A quick preface: Moshe/Moses is living amongst the Midianites and has a manual labor job working for his father in law Yitro/Jethro, who is the priest of that Midianite community. While doing his shepherding gig, Moses encounters a burning bush, can’t figure out what’s going on, and then things get really interesting.
“God called to Moses out of the midst of the bush, and said: ‘Moses, Moses.’ And Moses said: ‘Here I am.’…God said, ‘I am the God of your father, the God of Abraham, the God of Isaac, and the God of Jacob.’…’I have seen the affliction of My people that are in Egypt, and have heard their cry…Come now, therefore, and I will send you to Pharaoh, that you may bring forth my people the children of Israel out of Egypt.’
Freeze frame.

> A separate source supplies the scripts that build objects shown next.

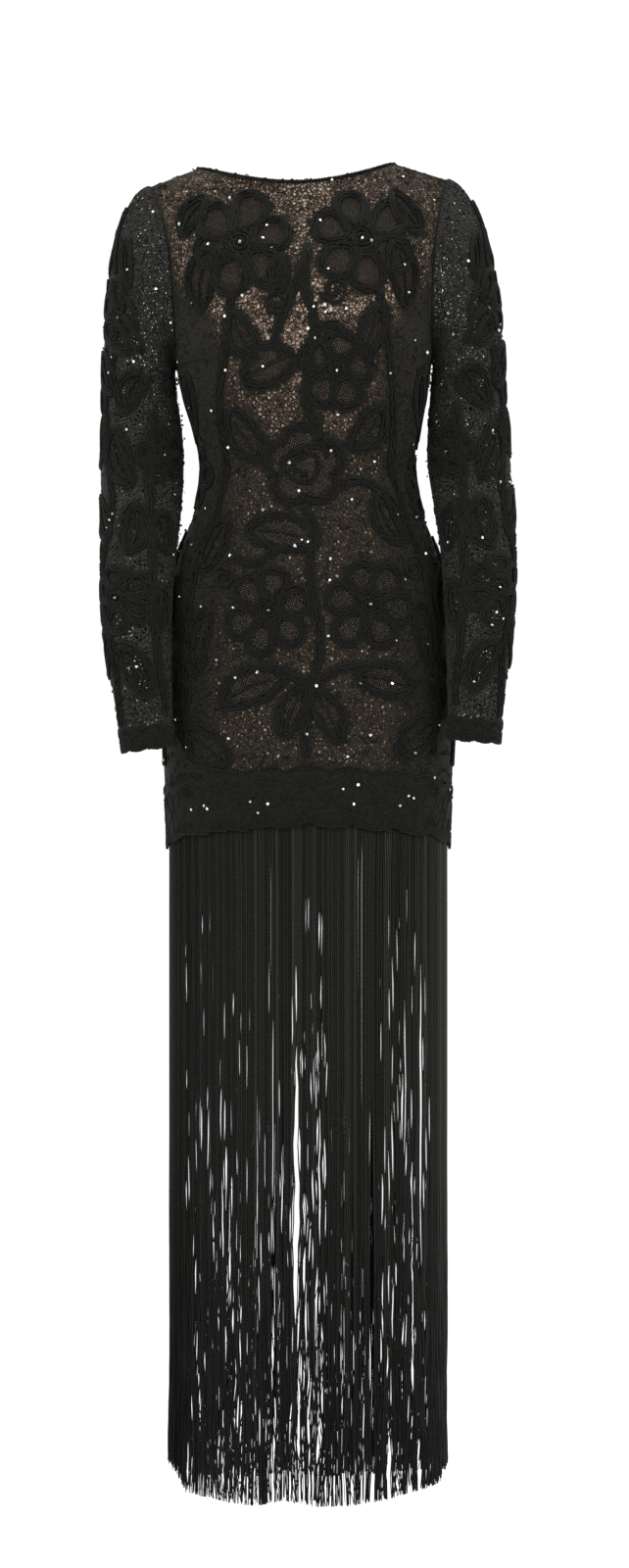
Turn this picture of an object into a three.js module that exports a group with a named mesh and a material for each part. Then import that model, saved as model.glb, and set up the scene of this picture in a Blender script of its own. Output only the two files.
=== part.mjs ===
// Long-sleeved gown: a lined bodice of corded lace down to the hips, fitted lace sleeves, a scalloped
// border round the hip hem, and a floor-length thread fringe hanging from it. It keeps the open, rounded
// form it has when worn. Millimetres, +Z up, and the front faces -Y. The origin is midway between the two
// points where the neckline meets the shoulder seams, which is where a wearer's shoulders carry it.
import * as THREE from "three";

// Cloth
const LACE = 1.6; // corded lace with its embroidery
const LINING = 1.0;
const LAYER_GAP = 0.45; // between two layers of cloth
const SEAM_GAP = 0.4; // between two panels sewn edge to edge
const SLEEVE_GAP = 0.7; // between a sleeve and its armhole, where the cloth turns a corner
const BAND = 1.5; // scalloped borders laid over the lace
const FRINGE_DEPTH = 4; // the rows of thread, from face to back

// Heights
const ARMPIT_Z = -218;
const HEM_FRONT_Z = -716;
const HEM_SIDE_Z = -741;
const HEM_CURVE = 1.6; // how late the hem drops towards the side seams
const FRINGE_END_Z = -1420;
const FRINGE_FRONT_DROP = 16; // the middle threads reach this much lower than those at the sides
const FRINGE_HEADING = 12; // how far the fringe's tape reaches up behind the hem
const FRINGE_ROWS = [0, 0.3, 0.6, 0.88, 0.94, 0.982, 1]; // shares of its height, closer behind the hem
const HEM_BAND_HEIGHT = 66; // the lining ends halfway up it
const CUFF_BAND_HEIGHT = 26;

// Neck and shoulders
const NECK_HALF_WIDTH = 106;
const NECK_FRONT_DROP = 28; // of the neckline's middle below the shoulders' neck points
const NECK_BACK_DROP = 14;
const NECK_RISE = 1.7; // how late the chest and back turn in towards the neckline
const NECK_FRONT_Y = -66;
const NECK_BACK_Y = 60;
const NECK_BLEND = 0.9; // where along the neckline the cloth starts to turn over the shoulder, from 0 to 2
const SHOULDER_HALF_WIDTH = 162;
const SHOULDER_SLOPE = 0.34; // how much lower the shoulder seam gets for each millimetre out
const SHOULDER_Y = 8; // the shoulder seams lie a little behind the middle
const BINDING_RADIUS = 2.6;
const BINDING_GAP = 0.6; // above the neckline's edge, which the binding follows less closely

// Armholes
const ARMPIT_HALF_WIDTH = 138;
const ARMHOLE_FRONT = 50; // how far the armhole bows forward and back of the side seam
const ARMHOLE_BACK = 56;
const ARMHOLE_CURVE = 3; // how late the armhole widens towards the shoulder
const CUT_ANGLE = 58; // degrees round the chest at which the panels meet the sleeves,
const CUT_SETTLES = 0.35; // from this share of the armhole's height up

// The pose the gown keeps: the chest stands a little to one side of the hips, with one shoulder lower.
const SHOULDER_TILT = 0.024;
const TILT_ENDS_Z = -335;

// Sections of the bodice: half its width, its depth in front of and behind the side seams, and the sideways
// place of its middle.
const BODY = [
  { z: -790, side: 152, front: 100, back: 105, lean: 14.5 },
  { z: -716, side: 153, front: 101, back: 107, lean: 14.5 },
  { z: -655, side: 156, front: 104, back: 113, lean: 14.5 },
  { z: -580, side: 159, front: 106, back: 119, lean: 14.5 },
  { z: -515, side: 158, front: 104, back: 121, lean: 14.5 },
  { z: -465, side: 151, front: 101, back: 114, lean: 14.5 },
  { z: -418, side: 139, front: 98, back: 102, lean: 14.5 },
  { z: -375, side: 123, front: 94, back: 89, lean: 14.5 },
  { z: -330, side: 115, front: 92, back: 82, lean: 14 },
  { z: -288, side: 121, front: 98, back: 86, lean: 13 },
  { z: -250, side: 131, front: 109, back: 92, lean: 11 },
  { z: -218, side: 138, front: 117, back: 97, lean: 10 },
  { z: -170, side: 141, front: 118, back: 103, lean: 9 },
  { z: -120, side: 142, front: 110, back: 105, lean: 8 },
  { z: -75, side: 142, front: 96, back: 101, lean: 7 },
  { z: -30, side: 142, front: 78, back: 82, lean: 5 },
  { z: 10, side: 142, front: 62, back: 62, lean: 0 },
];
const SQUARENESS = 0.045; // how much fuller than an ellipse the sections are between front and side
const BUST = { z: -196, x: 66, reach: 6, wide: 52, high: 62 }; // the shaping sewn into the front

// Sections of a sleeve's inside, from the cuff up to below the armhole: its centre from the middle of the
// body, half its size across and from front to back, and the sideways place of the middle between the two.
const SLEEVE = [
  { z: -646, x: 172, y: -84, wide: 25.5, deep: 28, lean: 18 },
  { z: -612, x: 174.5, y: -82, wide: 27.5, deep: 29.5, lean: 17 },
  { z: -569, x: 177.5, y: -79, wide: 30.5, deep: 32, lean: 16 },
  { z: -526, x: 180.5, y: -74, wide: 33.5, deep: 34.5, lean: 15 },
  { z: -470, x: 182, y: -62, wide: 36.5, deep: 37, lean: 14.5 },
  { z: -420, x: 181, y: -42, wide: 39, deep: 40, lean: 14.5 },
  { z: -370, x: 178.5, y: -18, wide: 42, deep: 43, lean: 13.5 },
  { z: -325, x: 176, y: -4, wide: 43.5, deep: 46.5, lean: 11.5 },
  { z: -285, x: 176, y: 0, wide: 42, deep: 48, lean: 11 },
  { z: -250, x: 177, y: 3, wide: 39, deep: 48, lean: 9.5 },
];
const SLEEVE_TOP_Z = SLEEVE.at(-1).z;
const CUFF_Z = -630;
const CUFF_SLANT = 3; // the cuff's outer edge hangs this much lower than its middle
const SHOULDER_PULL = 0.17; // how far the sleeve head follows the shoulder's line, and the arm's,
const ARM_PULL = 0.42; // as shares of the way between them
const SHOULDER_FALL = 0.3; // the fall of the shoulder's line there, for each millimetre out

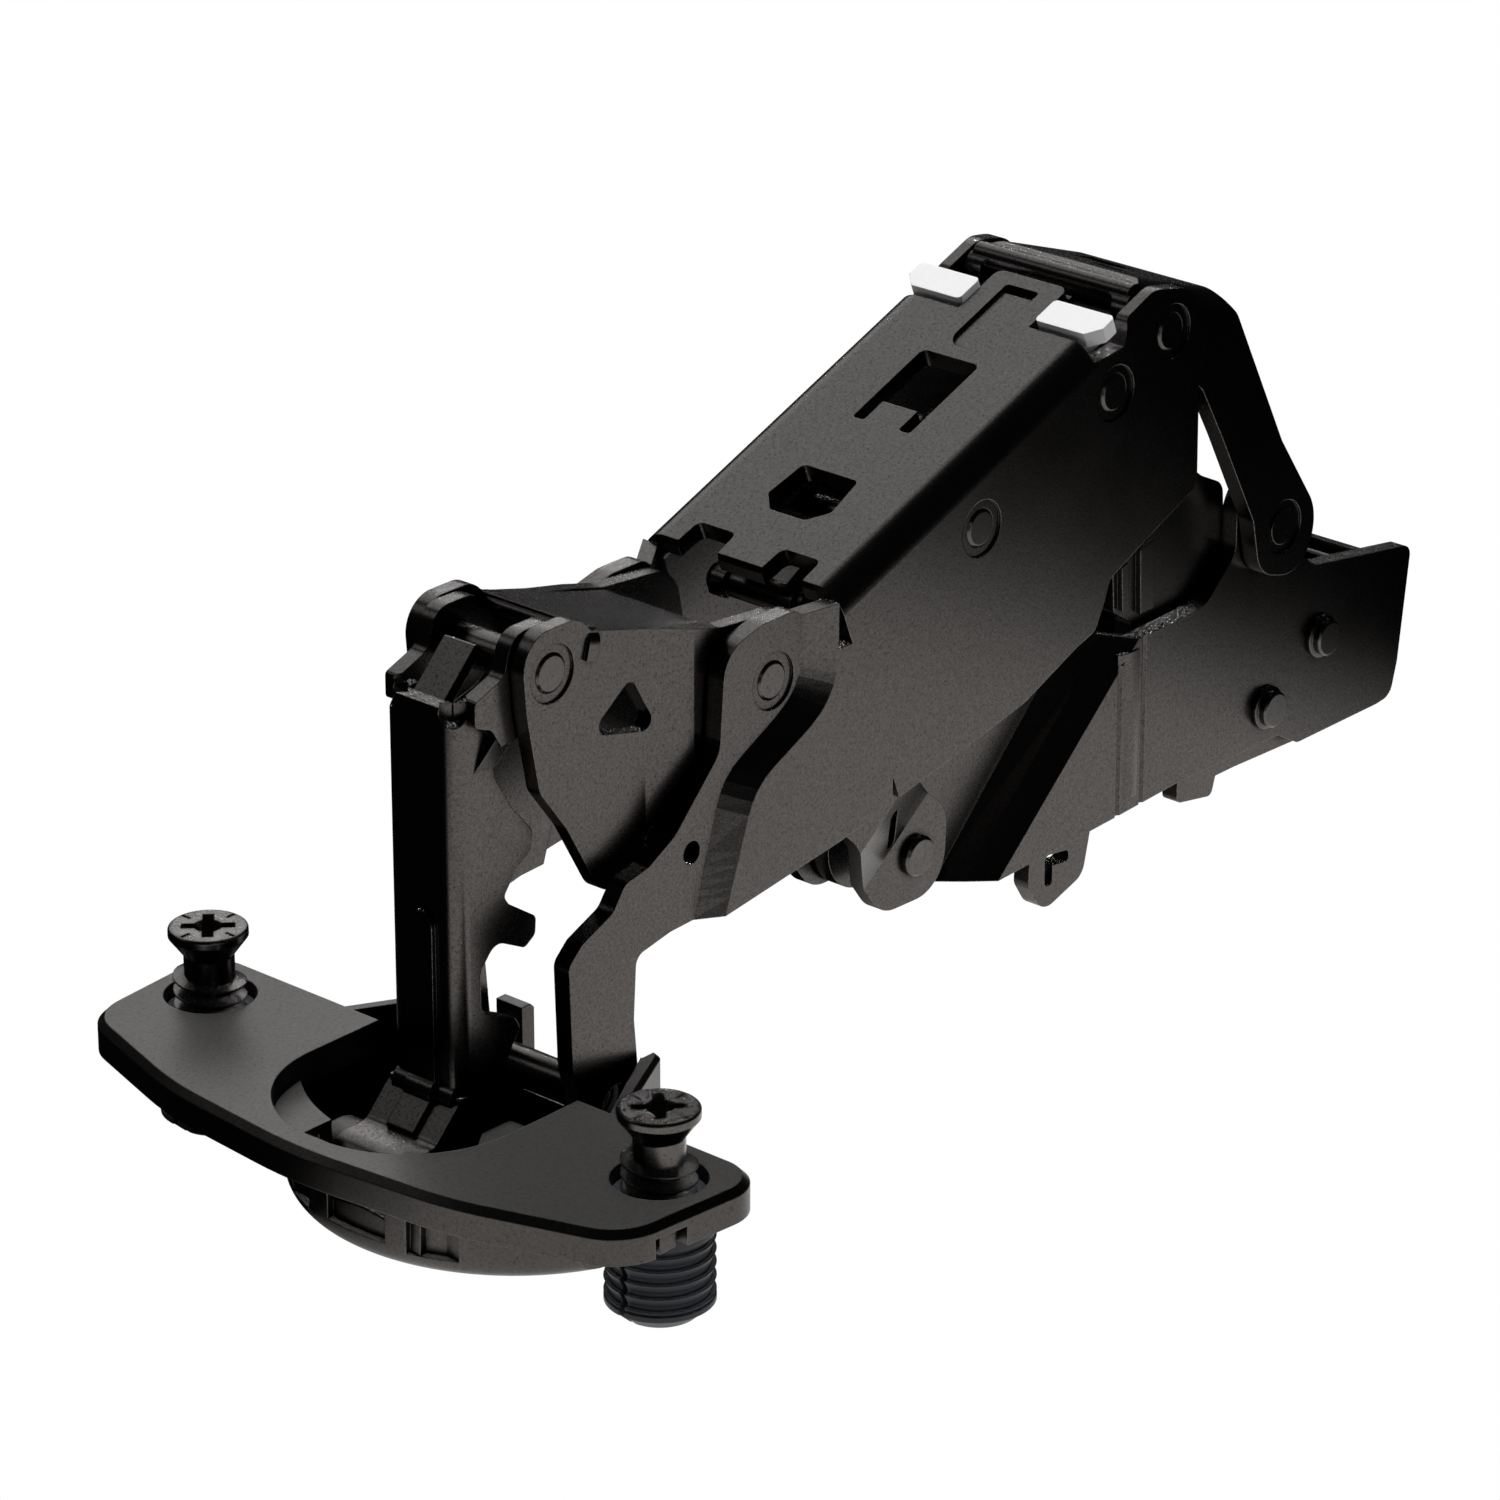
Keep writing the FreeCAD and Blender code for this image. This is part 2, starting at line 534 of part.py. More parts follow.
def long_sides():
    trough = channel(LONG_OUT, SHEET, 2.1, 46, 44, (33.6, 30.1 + 0.7 * 0.388), WEB_SLOPE)
    trough = trough.fuse(both(box(15, 40, EAR_OUT, LONG_OUT, 0, 26)))
    edge_main = eased(EDGE_MAIN, 2.2)
    edge_ear = eased(EDGE_EAR, 2.2)
    line = edge_main[1:-1]
    main = plate(LONG_SIDE + line, -LONG_OUT, LONG_OUT)
    main = main.common(trough)
    ear = list(edge_ear)
    ear += [(30.6, 29.6, 1.5), (27.2, 29.6, 3.0), (23.0, 28.6, 3.6), (22.4, 21.0, 2.5), (17.5, 16.0, 3),
            (14.7, 14.5),
            (12.2, 14.0, 1), (10.9, 12.2, 1.5), (7.6, 10.8, 1), (6.2, 9.5, 1), (6.5, 1.0, 2),
            (8.5, -5.9, 2.6),
            (13.8, -5.9, 2.6), (13.0, 3.0, 2), (13.3, 7.9, 1.0), (17.0, 8.6, 1)]
    side = plate(ear, EAR_OUT - SHEET, EAR_OUT)
    band_ear = edge_ear
    band_main = edge_main[:-1] + [(33.8, 29.6)]
    band = step_band(band_ear, EAR_OUT, band_main, LONG_OUT, SHEET)
    return main.fuse(both(side.fuse(band)))


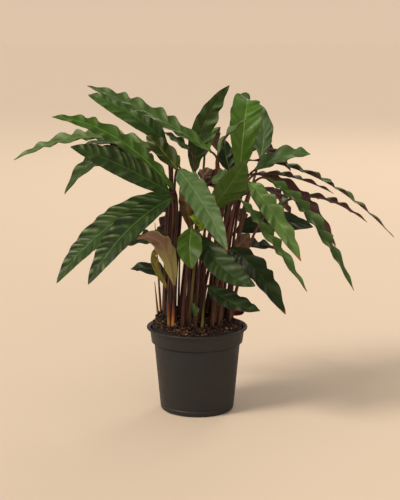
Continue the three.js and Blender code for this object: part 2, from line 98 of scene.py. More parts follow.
@dataclass
class Skin:
    """A mesh in the making, in millimetres: points, faces, material numbers and values for the finishes."""

    points: Array
    faces: list[tuple[int, ...]]
    finishes: list[int] | None = None
    values: dict[str, Array] = field(default_factory=dict)

    def piece(self, name: str, materials: list[bpy.types.Material], crease: float = 50) -> bpy.types.Object:
        """Makes the Blender object.

        Args:
            name: The piece's name.
            materials: Its materials, in the order of the material numbers.
            crease: The angle in degrees from which an edge stays sharp.

        Returns:
            The object, linked to the scene.
        """
        mesh = bpy.data.meshes.new(name)
        mesh.from_pydata((self.points * MM).tolist(), [], self.faces)
        for material in materials:
            mesh.materials.append(material)
        if self.finishes is not None:
            mesh.polygons.foreach_set("material_index", self.finishes)
        for key, value in self.values.items():
            kind, slot = ("FLOAT_VECTOR", "vector") if value.ndim == 2 else ("FLOAT", "value")
            mesh.attributes.new(key, kind, "POINT").data.foreach_set(slot, value.astype(np.float32).ravel())
        mesh.shade_smooth()
        mesh.set_sharp_from_angle(angle=math.radians(crease))
        mesh.update()
        made = bpy.data.objects.new(name, mesh)
        bpy.context.scene.collection.objects.link(made)
        return made


def merged(skins: list[Skin]) -> Skin:
    """One skin of one finish that holds all of these, which carry the same values."""
    faces, start = [], 0
    for skin in skins:
        faces += [tuple(corner + start for corner in face) for face in skin.faces]
        start += len(skin.points)
    values = {key: np.concatenate([skin.values[key] for skin in skins]) for key in skins[0].values}
    return Skin(np.concatenate([skin.points for skin in skins]), faces, None, values)


def lofted(rings: Array) -> Skin:
    """A closed skin through rings of points, with a flat face at each end.

    Args:
        rings: The points, as ring, corner and coordinate. The corners turn left seen from the last ring.
    """
    count, sides = rings.shape[:2]
    index = np.arange(count * sides).reshape(count, sides)
    turned = np.roll(index, -1, axis=1)
    quads = np.stack([index[:-1], turned[:-1], turned[1:], index[1:]], axis=-1).reshape(-1, 4)
    faces = [tuple(face) for face in quads.tolist()]
    faces += [tuple(index[0, ::-1].tolist()), tuple(index[-1].tolist())]
    return Skin(rings.reshape(-1, 3), faces)


def prism(corners: Array, low: float, high: float) -> Skin:
    """An upright prism between two heights over a flat outline that turns left."""
    return lofted(np.array([np.column_stack([corners, np.full(len(corners), z)]) for z in (low, high)]))


def sheet(upper: Array, lower: Array) -> Skin:
    """A thin closed sheet. Its upper side has finish 0, and the lower side and the rim have finish 1.

    Args:
        upper: The points of the upper side, as row, column and coordinate.
        lower: The points of the lower side, in the same order.
    """
    rows, columns = upper.shape[:2]
    shift = rows * columns
    top = np.arange(shift).reshape(rows, columns)
    under = top + shift
    quads = np.stack([top[:-1, :-1], top[:-1, 1:], top[1:, 1:], top[1:, :-1]], axis=-1).reshape(-1, 4)
    backs = np.stack([under[:-1, :-1], under[1:, :-1], under[1:, 1:], under[:-1, 1:]], axis=-1).reshape(-1, 4)
    border = np.concatenate([top[0, :-1], top[:-1, -1], top[-1, :0:-1], top[:0:-1, 0]])
    onward = np.roll(border, -1)
    rim = np.stack([border + shift, onward + shift, onward, border], axis=-1)
    faces = [tuple(face) for face in np.concatenate([quads, backs, rim]).tolist()]
    finishes = [0] * len(quads) + [1] * (len(backs) + len(rim))
    return Skin(np.concatenate([upper.reshape(-1, 3), lower.reshape(-1, 3)]), faces, finishes)


def settle_in(piece: bpy.types.Object, slot: str, *nodes: str) -> None:
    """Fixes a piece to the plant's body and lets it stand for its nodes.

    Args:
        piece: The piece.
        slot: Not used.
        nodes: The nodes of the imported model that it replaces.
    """
    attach(piece, BODY)
    if nodes:
        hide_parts(*nodes)
    LOG.info("%s: %d faces for %s", piece.name, len(piece.data.polygons), ", ".join(nodes) or "no node")


# ---- Finishes ----


def linear(hex_colour: str) -> tuple[float, float, float, float]:
    """An sRGB hex colour as linear light."""
    shares = [int(hex_colour[i : i + 2], 16) / 255 for i in (1, 3, 5)]
    red, green, blue = (c / 12.92 if c <= 0.04045 else ((c + 0.055) / 1.055) ** 2.4 for c in shares)
    return (red, green, blue, 1.0)


MIX_A, MIX_B, MIX_OUT = 6, 7, 2  # the colour sockets of a Mix node
EASED = {"interpolation_type": "SMOOTHSTEP"}  # a MapRange node with soft ends
COLOURS = {"data_type": "RGBA"}  # a Mix node of colours


def add_node(
    tree: bpy.types.NodeTree, kind: str, inputs: dict | None = None, stops: tuple = (), **settings: str
) -> bpy.types.Node:
    """Adds a node with its settings and links.

    Args:
        tree: The material's node tree.
        kind: The node's type, without the words that all types begin with.
        inputs: A value, a hex colour, a socket or a node for each input, by its name or number. A node stands
            for its first output, or a Mix node for its colour.
        stops: For a colour ramp, the place and hex colour of each stop.
        settings: The node's own properties.

    Returns:
        The node.
    """
    node = tree.nodes.new("ShaderNode" + kind)
    for key, value in settings.items():
        setattr(node, key, value)
    for key, value in (inputs or {}).items():
        if isinstance(value, bpy.types.Node):
            value = value.outputs[MIX_OUT if value.bl_idname == "ShaderNodeMix" else 0]
        if isinstance(value, bpy.types.NodeSocket):
            tree.links.new(value, node.inputs[key])
        else:
            node.inputs[key].default_value = linear(value) if isinstance(value, str) else value
    for number, (place, hex_colour) in enumerate(stops):
        elements = node.color_ramp.elements
        element = elements[number] if number < len(elements) else elements.new(place)
        element.position = place
        element.color = linear(hex_colour)
    return node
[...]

Your father in law has you doing manual labor. You’re a stuttering stranger in the middle of nowhere. You have a good lineage, and that’s about it. Now, this God, the God of your tribe, has decided to pop up and let you know that some stuff is about to go down, and you’re the center of it. So naturally you say…
‘Who am I, that I should go to Pharaoh, and that I should bring forth the children of Israel out of Egypt?’ God said: ‘Certainly I will be with you’…And Moses said to God: ‘When I come to the children of Israel, and will say to them: The God of your fathers has sent me to you’ and they will say to me ‘What is God’s name?’ what should I say to them?’
God replied to Moses: ‘I AM THAT I AM’; and He said: ‘you shall say to the children of Israel: I AM has sent me unto you.’
And God said moreover: ‘Thus shalt you say unto the children of Israel: ‘The Lord, the God of your fathers, the God of Abraham, the God of Isaac, and the God of Jacob, has sent me to you; I AM THAT I AM is My name for ever, and this is My memorial to all generations” (Exodus 3:6-15).
The key here is lost in English, but when God refers to himself/herself/itself as ‘God of your fathers’, the word El is used. El is a generic term for God, like, ‘God’ for example. Ha! That can be God the Jesus God, God the Brahma God. Actually God comes from the German word Got which means good, but whatever. You get the point. This El character, Elohei Avraham/Yitzak/Yaakov, is connected to the toldot, the generations. But God’s name here is El.
When Moses asks, “what’s your name” he’s not asking God’s name because God’s name tag is missing. The idea of names in the ancient Near East is incredibly important. For a human being, knowing a god’s name means having some kind of powerful connection to it. This power can be channeled through rituals. By saying a god’s name, you are able to force, in a sense, the good graces of this deity.
So when God says, “I am”, God is basically giving Moses the middle finger.
Really. It’s that dramatic. It’s why translators often put ‘I am’ in ALL CAPS. It’s a dramatic point. This God cannot be controlled. While this God is part of the past, and is in fact intimately connected to the past, this God is not in the past. God is not “I was”, God is “I am.”
God Challenges the Past and the Present, So We Can Have A Future
We have two great disruptions here, but they both come from the same place: what it means to connect to God is to be disrupted, to have the past challenged, and to move forward against the grain, against all reason, against the tribal/societal/cultural norm, so that the future can happen.
God pushes humanity forward, not backward.
God is disruption that orients us toward life.
A final note on disruption. At the end of the Moses narrative, Moses gives a great series of song-poem-speeches (yes, song-poem-speeches is a word). This song of Moses says something really powerful: that when the Israelites are in the promised land, they will forget God, because they will have abundance. In this abundance, they will forget God, and will assume that everything that they have comes from their own work. This arrogance leads to sin, and sin leads to some not-so-good stuff. Never the less, God says that God is with them, and it’ll all work out, even when it doesn’t.
Disruption: if you go astray from remembering the disruptions that bring you toward life, it won’t seem like a big deal…until of course, the next disruption happens that makes you realize you had it wrong the whole time.